▶ EXERCISE DIRECTIONS: What follows is a listing; restate every line of it word for word.
####################
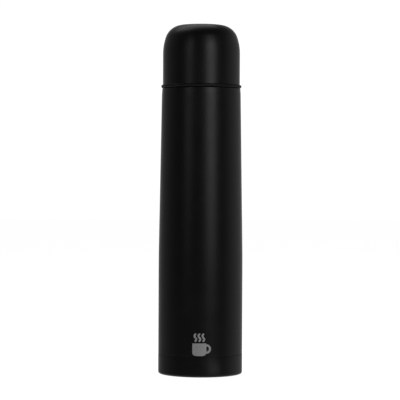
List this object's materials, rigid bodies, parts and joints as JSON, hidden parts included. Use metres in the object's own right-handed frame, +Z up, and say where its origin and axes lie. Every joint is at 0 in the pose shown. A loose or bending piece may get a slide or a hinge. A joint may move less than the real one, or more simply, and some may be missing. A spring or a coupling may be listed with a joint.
{
  "type": "vacuum flask",
  "caption": "Tall black insulated flask with a domed screw-on drinking cup, screwed push-button stopper and steel double wall.",
  "frame": {"origin": "centre of the standing face, on the floor", "axes": "+Z up along the flask's axis; the spout and the etched mark face -Y; +X to the right seen from the front"},
  "size_m": [0.08, 0.08, 0.3318],
  "materials": {
    "paint": "black satin powder coat with a fine texture",
    "steel": "electropolished and brushed stainless steel",
    "spring_steel": "drawn stainless spring wire",
    "black_plastic": "black moulded polypropylene, finely textured",
    "white_plastic": "natural acetal, smooth",
    "silicone": "translucent grey silicone",
    "foam": "closed-cell insulating foam",
    "foil": "bright aluminium foil",
    "getter": "sintered dark pellet",
    "solder_glass": "grey solder glass"
  },
  "bodies": {
    "flask": {"outer_shell": "paint", "outer_bottom": "steel", "base_cap": "paint", "inner_bottle": "steel", "inner_bottom": "steel", "radiation_foil": "foil", "getter_clip": "steel", "getter_pill": "getter", "vacuum_seal": "solder_glass"},
    "gasket": {"stopper_gasket": "silicone"},
    "stopper": {"stopper_body": "black_plastic", "stopper_foam": "foam", "stopper_cover": "black_plastic", "guide_sleeve": "white_plastic"},
    "button": {"push_button": "black_plastic", "latch_rotor": "white_plastic", "valve_rod": "white_plastic", "valve_disc": "black_plastic", "valve_seal": "silicone", "valve_spring": "spring_steel"},
    "cup_carrier": {"cup_insulation": "foam"},
    "cup": {"cup_shell": "paint", "cup_liner": "black_plastic"}
  },
  "joints": [
    {"name": "stopper_rise", "type": "slide", "parent": "flask", "child": "gasket", "axis": [0, 0, 1], "range_m": [0, 0.048]},
    {"name": "stopper_turn", "type": "hinge", "parent": "gasket", "child": "stopper", "pos_m": [0, 0, 0.28], "axis": [0, 0, 1], "range_deg": [0, 2160]},
    {"name": "cup_rise", "type": "slide", "parent": "stopper", "child": "cup_carrier", "axis": [0, 0, 1], "range_m": [0, 0.048]},
    {"name": "cup_turn", "type": "hinge", "parent": "cup_carrier", "child": "cup", "pos_m": [0, 0, 0.28], "axis": [0, 0, 1], "range_deg": [0, 2160]},
    {"name": "button_press", "type": "slide", "parent": "stopper", "child": "button", "axis": [0, 0, -1], "range_m": [0, 0.004], "stiffness_N_per_m": 1500, "springref_m": -0.003, "deforming": ["valve_spring"]}
  ],
  "couplings": [
    {"joint": "stopper_rise", "follows": "stopper_turn", "m_per_rad": 0.0012732},
    {"joint": "cup_rise", "follows": "cup_turn", "m_per_rad": 0.0012732}
  ]
}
####################
▶ RESPONSE:
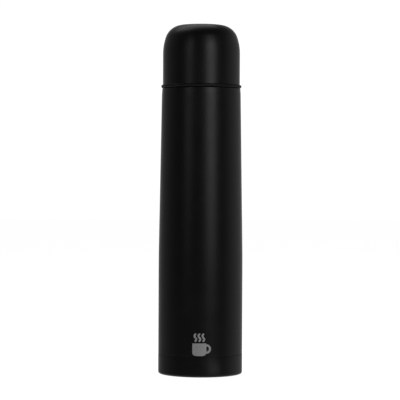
List this object's materials, rigid bodies, parts and joints as JSON, hidden parts included. Use metres in the object's own right-handed frame, +Z up, and say where its origin and axes lie. Every joint is at 0 in the pose shown. A loose or bending piece may get a slide or a hinge. A joint may move less than the real one, or more simply, and some may be missing. A spring or a coupling may be listed with a joint.
{
  "type": "vacuum flask",
  "caption": "Tall black insulated flask with a domed screw-on drinking cup, screwed push-button stopper and steel double wall.",
  "frame": {"origin": "centre of the standing face, on the floor", "axes": "+Z up along the flask's axis; the spout and the etched mark face -Y; +X to the right seen from the front"},
  "size_m": [0.08, 0.08, 0.3318],
  "materials": {
    "paint": "black satin powder coat with a fine texture",
    "steel": "electropolished and brushed stainless steel",
    "spring_steel": "drawn stainless spring wire",
    "black_plastic": "black moulded polypropylene, finely textured",
    "white_plastic": "natural acetal, smooth",
    "silicone": "translucent grey silicone",
    "foam": "closed-cell insulating foam",
    "foil": "bright aluminium foil",
    "getter": "sintered dark pellet",
    "solder_glass": "grey solder glass"
  },
  "bodies": {
    "flask": {"outer_shell": "paint", "outer_bottom": "steel", "base_cap": "paint", "inner_bottle": "steel", "inner_bottom": "steel", "radiation_foil": "foil", "getter_clip": "steel", "getter_pill": "getter", "vacuum_seal": "solder_glass"},
    "gasket": {"stopper_gasket": "silicone"},
    "stopper": {"stopper_body": "black_plastic", "stopper_foam": "foam", "stopper_cover": "black_plastic", "guide_sleeve": "white_plastic"},
    "button": {"push_button": "black_plastic", "latch_rotor": "white_plastic", "valve_rod": "white_plastic", "valve_disc": "black_plastic", "valve_seal": "silicone", "valve_spring": "spring_steel"},
    "cup_carrier": {"cup_insulation": "foam"},
    "cup": {"cup_shell": "paint", "cup_liner": "black_plastic"}
  },
  "joints": [
    {"name": "stopper_rise", "type": "slide", "parent": "flask", "child": "gasket", "axis": [0, 0, 1], "range_m": [0, 0.048]},
    {"name": "stopper_turn", "type": "hinge", "parent": "gasket", "child": "stopper", "pos_m": [0, 0, 0.28], "axis": [0, 0, 1], "range_deg": [0, 2160]},
    {"name": "cup_rise", "type": "slide", "parent": "stopper", "child": "cup_carrier", "axis": [0, 0, 1], "range_m": [0, 0.048]},
    {"name": "cup_turn", "type": "hinge", "parent": "cup_carrier", "child": "cup", "pos_m": [0, 0, 0.28], "axis": [0, 0, 1], "range_deg": [0, 2160]},
    {"name": "button_press", "type": "slide", "parent": "stopper", "child": "button", "axis": [0, 0, -1], "range_m": [0, 0.004], "stiffness_N_per_m": 1500, "springref_m": -0.003, "deforming": ["valve_spring"]}
  ],
  "couplings": [
    {"joint": "stopper_rise", "follows": "stopper_turn", "m_per_rad": 0.0012732},
    {"joint": "cup_rise", "follows": "cup_turn", "m_per_rad": 0.0012732}
  ]
}